Songs like Movin’ In (From Montreal by Train) and Tilsonburg are the spiritual ancestors of The Tragically Hip’s Bobcaygeon or Wheat Kings (perhaps my favourite Hip song, and definitely because of having lived in the “Paris of the Prairies”). Perhaps that’s the endurance of Connors: stories about the places we live in, our stories, are important. I made a similar observation years ago, for a show that Elwood Jimmy curated of Indigenous artists and artists of colour who worked in video, as the documentary tradition was one that was to be respected, and employed, to tell your own story.
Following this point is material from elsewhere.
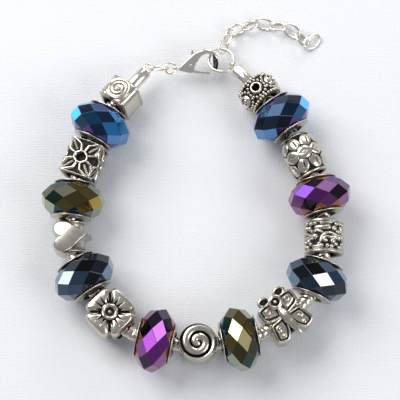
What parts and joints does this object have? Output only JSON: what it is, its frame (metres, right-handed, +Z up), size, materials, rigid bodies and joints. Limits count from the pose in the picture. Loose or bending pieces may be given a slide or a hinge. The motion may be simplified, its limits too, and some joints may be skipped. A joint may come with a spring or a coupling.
{
  "type": "charm bracelet",
  "caption": "Charm bracelet of big-hole beads on a round snake chain: faceted glass rondelles between cast silver charms, with a lobster clasp and an extension chain.",
  "frame": {"origin": "on the table, under the middle of the whole bracelet with its extension chain", "axes": "+Z up from the table, +Y from the front of the loop to its clasp, +X to the right as the wearer of the picture sees it"},
  "size_m": [0.0678, 0.0816, 0.0137],
  "materials": {
    "antique": "antiqued silver, polished on the high parts and dark in the recesses",
    "bright": "polished silver plate",
    "blue": "faceted glass with a dark metallic coating, deep blue",
    "green": "faceted glass with a dark metallic coating, olive green",
    "steel": "faceted glass with a dark metallic coating, slate grey",
    "purple": "faceted glass with a dark metallic coating, purple"
  },
  "bodies": {
    "bracelet": {"snake_chain": "antique", "glass_blue_left": "blue", "core_blue_left": "antique", "glass_green_left": "green", "core_green_left": "antique", "glass_steel_left": "steel", "core_steel_left": "antique", "glass_purple_front": "purple", "core_purple_front": "antique", "glass_green_front": "green", "core_green_front": "antique", "glass_steel_right": "steel", "core_steel_right": "antique", "glass_purple_right": "purple", "core_purple_right": "antique", "glass_blue_right": "blue", "core_blue_right": "antique", "swirl_cube": "antique", "star": "antique", "heart": "antique", "flower": "antique", "swirl_disc": "antique", "butterfly": "antique", "scroll_barrel": "antique", "leaf_knot": "antique", "granulated": "antique", "end_cap_left": "bright", "end_cap_right": "bright", "jump_ring": "bright", "clasp_body": "bright", "small_ring": "bright", "oval_link": "bright", "extension_link_1": "bright", "extension_link_2": "bright", "extension_link_3": "bright", "extension_link_4": "bright", "extension_link_5": "bright", "extension_link_6": "bright", "extension_link_7": "bright", "extension_link_8": "bright", "extension_link_9": "bright"},
    "lever": {"clasp_lever": "bright"}
  },
  "joints": [
    {"name": "lever_hinge", "type": "hinge", "parent": "bracelet", "child": "lever", "pos_m": [-0.0012, 0.02897, 0.0036], "axis": [0, -0.4695, 0.8829], "range_deg": [0, 20], "stiffness_Nm_per_rad": 0.001}
  ]
}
But here’s the thing: in seeing John Boyle’s Yankee Go Home – Stompin’ Tom, in the latest iteration of Up Close and In Motion at Rodman Hall,  this evocation of “CanCon” was not only brought back to me, but had a new layer added to it. Another sheen of regionalism, or perhaps another aspect of the history that informs contemporary culture (The Rheostatics, whom made In The Soil 2017 so wonderful, make no bones of their debt to Connor). Further, Connors was often uncompromising in his Canadian nationalism, willing to publicly criticise artists and funders whom he felt were too sycophantic to America, or too focused on America, over Canadian audiences or stories.
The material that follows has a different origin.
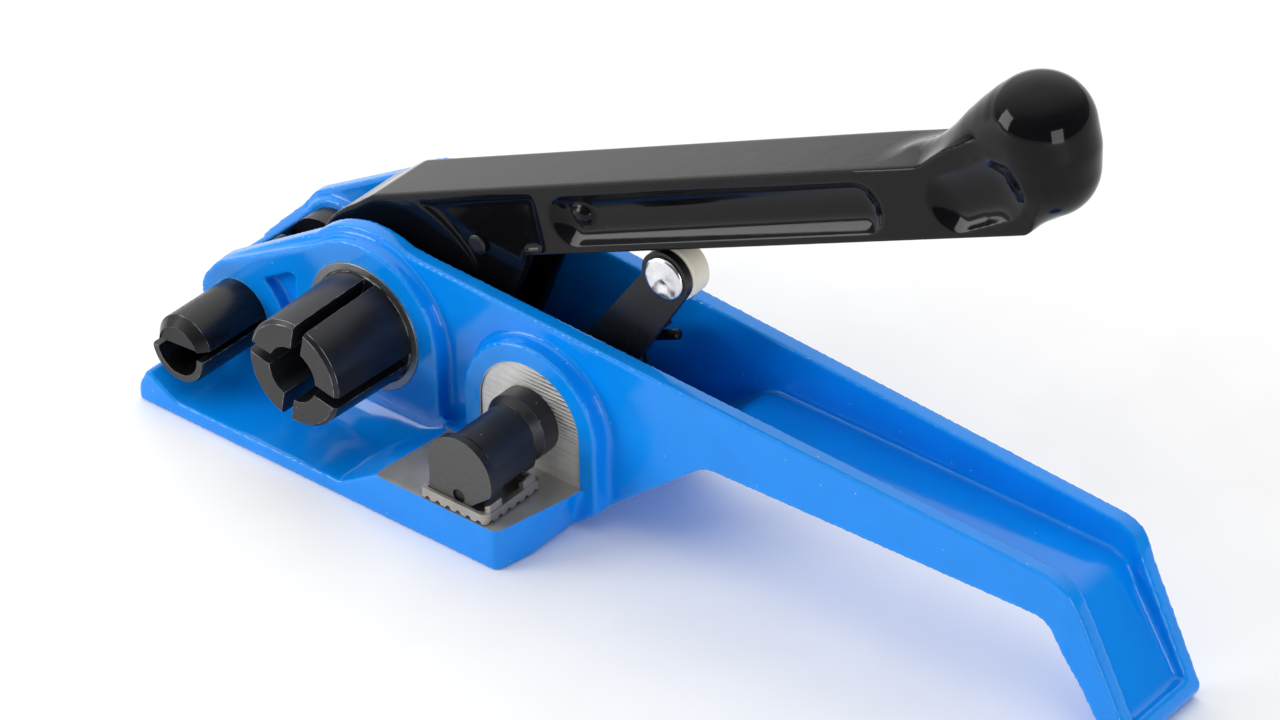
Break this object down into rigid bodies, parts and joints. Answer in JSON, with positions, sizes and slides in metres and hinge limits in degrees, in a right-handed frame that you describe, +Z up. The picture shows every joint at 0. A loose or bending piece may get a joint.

This painting is by John Boyle, whom like many of the current artists on display in the Hansen space (Greg Curnoe among them, of the same era and political positioning as Boyle), has had a strong hand in not only the history of art in the Niagara and Southern Ontario region, but is a name that came up repeatedly years ago when I was working at the Art Gallery of Windsor. I was one of several researchers for Bob McKaskell’s exhibition Making It New! (the big sixties show!) (I was engaged with this endeavour in the mid 1990s, and this show later travelled to a few different locales). This period – the 1960s – was significant to Canadian art: artist run centres – like Niagara Artist Centre (NAC) (founded in 1969) – were established, and some of the same breaking of barriers and heirarchy that we saw in other social spaces also took place in the Canadian art world. Spaces exclusively for, and about, female artists came into being. Artists of colour, of Indigenous heritage, as well as queer or social activistist oriented, moved into the mainstream, no longer willing to be ignored or marginalized (though there’s much work still to be done there. Too many instances of ghettoization and exploitation of said artists to “secure” funding still happens, and it is still disrespectful exploitation…looking at you, Gordon Snelgrove).
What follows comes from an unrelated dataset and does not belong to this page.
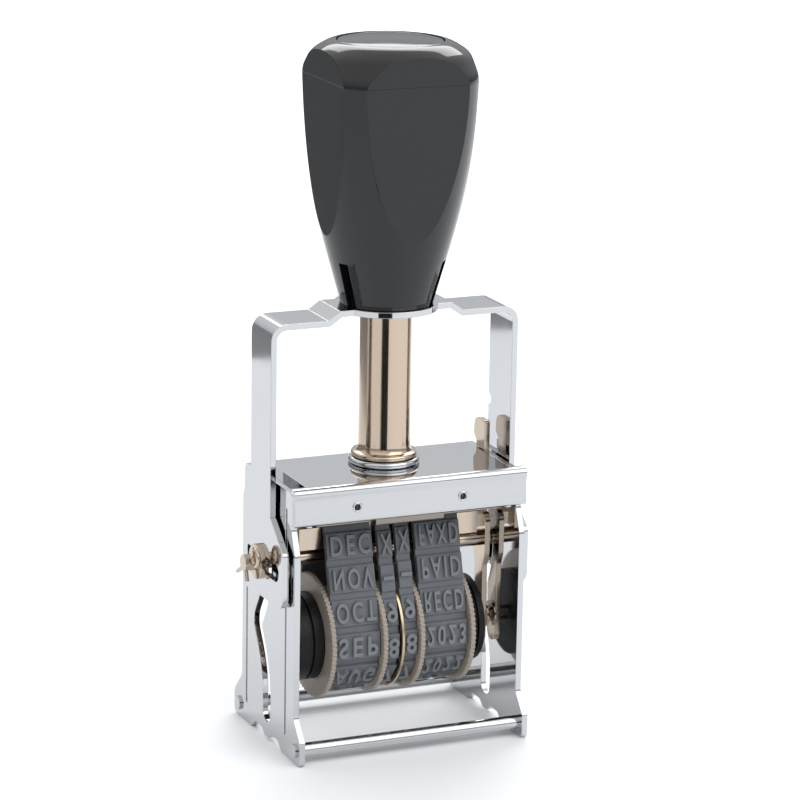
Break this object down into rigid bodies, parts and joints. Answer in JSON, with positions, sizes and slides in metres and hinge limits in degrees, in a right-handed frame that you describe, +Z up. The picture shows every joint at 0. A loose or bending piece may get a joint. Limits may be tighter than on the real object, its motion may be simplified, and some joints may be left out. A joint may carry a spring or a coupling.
{
  "type": "self inking stamp",
  "caption": "Metal self-inking date stamp with a bail, black handle, flipping band print unit, ink pad tray and toothed setting wheels.",
  "frame": {"origin": "middle of the footprint on the desk", "axes": "+X along the cross rod to the right, -Y the front where the bands are read, +Z up"},
  "size_m": [0.0552, 0.033, 0.13],
  "materials": {
    "chrome_sheet": "bright chrome plate on pressed steel sheet",
    "nickel": "bright nickel plate, warm",
    "tray_nickel": "nickel plate",
    "spring_wire": "drawn spring wire",
    "black_plastic": "moulded, satin gloss",
    "black_drum": "matt moulded",
    "brass": "rolled",
    "band_rubber": "matt grey rubber",
    "nylon": "natural nylon",
    "pad_felt": "inked felt"
  },
  "bodies": {
    "frame": {"left_side_plate": "chrome_sheet", "right_side_plate": "chrome_sheet", "front_cross_bar": "chrome_sheet", "rear_cross_bar": "chrome_sheet", "top_cover": "chrome_sheet", "front_fascia": "chrome_sheet", "fascia_rivets": "nickel", "spring_tube": "nickel", "latch_pivot_pin": "nickel"},
    "ink_tray": {"ink_pad_tray": "tray_nickel", "ink_pad": "pad_felt"},
    "latch": {"latch_lever": "nickel"},
    "bail_and_handle": {"bail": "chrome_sheet", "handle_body": "black_plastic", "handle_upper_shell": "black_plastic", "handle_top_disc": "black_plastic", "rod_end_pins": "nickel", "rod_washers": "nickel", "cotter_pins": "nickel", "return_spring": "spring_wire"},
    "rod": {"cross_rod": "nickel"},
    "print_unit": {"rotor_left_arm": "nickel", "rotor_right_arm": "nickel", "platen_bar": "nickel", "wheel_axle": "nickel", "axle_clips": "nickel", "left_spacer_drum": "black_drum", "right_spacer_drum": "black_drum", "divider_disc": "brass", "month_band": "band_rubber", "tens_band": "band_rubber", "units_band": "band_rubber", "year_band": "band_rubber"},
    "month_setter": {"month_wheel": "nylon"},
    "tens_setter": {"tens_wheel": "nylon"},
    "units_setter": {"units_wheel": "nylon"},
    "year_setter": {"year_wheel": "nylon"}
  },
  "joints": [
    {"name": "press", "type": "slide", "parent": "frame", "child": "bail_and_handle", "axis": [0, 0, -1], "range_m": [0, 0.0265], "stiffness_N_per_m": 260, "springref_m": -0.02, "deforming": ["return_spring"]},
    {"name": "rod_shift", "type": "hinge", "parent": "bail_and_handle", "child": "rod", "pos_m": [0, 0.00235, 0.0346], "axis": [1, 0, 0], "range_deg": [0, 360.01]},
    {"name": "flip", "type": "hinge", "parent": "rod", "child": "print_unit", "pos_m": [0, 0, 0.0346], "axis": [1, 0, 0], "range_deg": [-540.01, 0]},
    {"name": "latch_tip", "type": "hinge", "parent": "frame", "child": "latch", "pos_m": [0.02095, 0.002, 0.048], "axis": [1, 0, 0], "range_deg": [-80.01, 0]},
    {"name": "tray_slide", "type": "slide", "parent": "frame", "child": "ink_tray", "axis": [0, 1, 0], "range_m": [0, 0.022]},
    {"name": "month_turn", "type": "hinge", "parent": "print_unit", "child": "month_setter", "pos_m": [0, 0, 0.0194], "axis": [1, 0, 0], "continuous": true},
    {"name": "tens_turn", "type": "hinge", "parent": "print_unit", "child": "tens_setter", "pos_m": [0, 0, 0.0194], "axis": [1, 0, 0], "continuous": true},
    {"name": "units_turn", "type": "hinge", "parent": "print_unit", "child": "units_setter", "pos_m": [0, 0, 0.0194], "axis": [1, 0, 0], "continuous": true},
    {"name": "year_turn", "type": "hinge", "parent": "print_unit", "child": "year_setter", "pos_m": [0, 0, 0.0194], "axis": [1, 0, 0], "continuous": true}
  ],
  "couplings": [
    {"joint": "rod_shift", "follows": "press", "rad_per_m": 237.1},
    {"joint": "flip", "follows": "press", "rad_per_m": -355.65},
    {"joint": "latch_tip", "follows": "press", "rad_per_m": -52.689}
  ]
}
The “novel” idea that artists must be paid for their work (though some places, and some people, still seem to need reminding of this – still looking at you, Saskatoon) was just one way the landscape shifted tectonically. Boyle was a player in that, both as an artist but also in a seminal case regarding artist fees in public galleries. CARFAC was founded in this period (1968, in London, and Greg Curnoe was one of the original board members). Their most recent campaign – Has the Artist been paid? – indicates how this battle, that Boyle, along with many like minded artists and activists started – indicates that this battle is far from settled…and Connors also must be mentioned, in terms of his starting a record label and supporting Canadian musicians, and how that ground has continued to be built upon.

Ideas of Canadian content have been besmirched by people like Bryan Adams (“Now, now, the Canadian Government has apologised for Bryan Adams on several occasions”) and it can be as much of a bane as a boon (my own experience of karaoke Mmodernism™ on the prairies echoed that). But what’s also engaging about Boyle’s Yankee Go Home – Stompin’ Tom (made in 1974) is how it fits within the current 24 hour news cycle jabber emanating from America, how we may be engaged in a trade war that can only escalate, and how American POTUS ignorance is combining with somewhat typical American cowardly deference (whether GOP spinelessness or the American unwillingness to genuinely criticise and hold to account their president, too blinded by their “faith” in their “exceptionalism”).

In Boyle’s painting, Tom smiles back at us, as St. Paul Street stretches in the background. Tom, in fact, stands at the point on Ontario and St. Paul where Boyle’s studio used to be, and Boyle’s work was (like Greg Curnoe, who has a piece to the right of Boyle in the Hansen Gallery) always informed by his immediate surroundings, his lived experience, and his community. St. Paul, as painted here, is an historic, not contemporary (not even to 1974, when Boyle painted this. One of the ways in which I enjoy social media is that when I posted something about this painting, it turned into a discussion – with images provided by the participants – of St. Paul from previous eras): Connors’ shirt and side burns are flamboyantly from the 1970s and the colours owe more to fantasy than realism.

Perhaps that’s also a nod to the idealism that informed that 1960s into arly 1970s period, especially in terms of telling – and valuing – Canadian stories. Perhaps its also a good reminder of how cities and neighbourhoods are shaped as much by ideals as business, as much by people as by anything else. In a long ranging conversation that was inspired by this work, I told local artist / educator Arnold McBay that art cannot change the world, but it can change people, and then its up to us to do something with that.

 

This latest version of Up Close and In Motion is on display until the end of June, but new and different works will be on display until January 2019.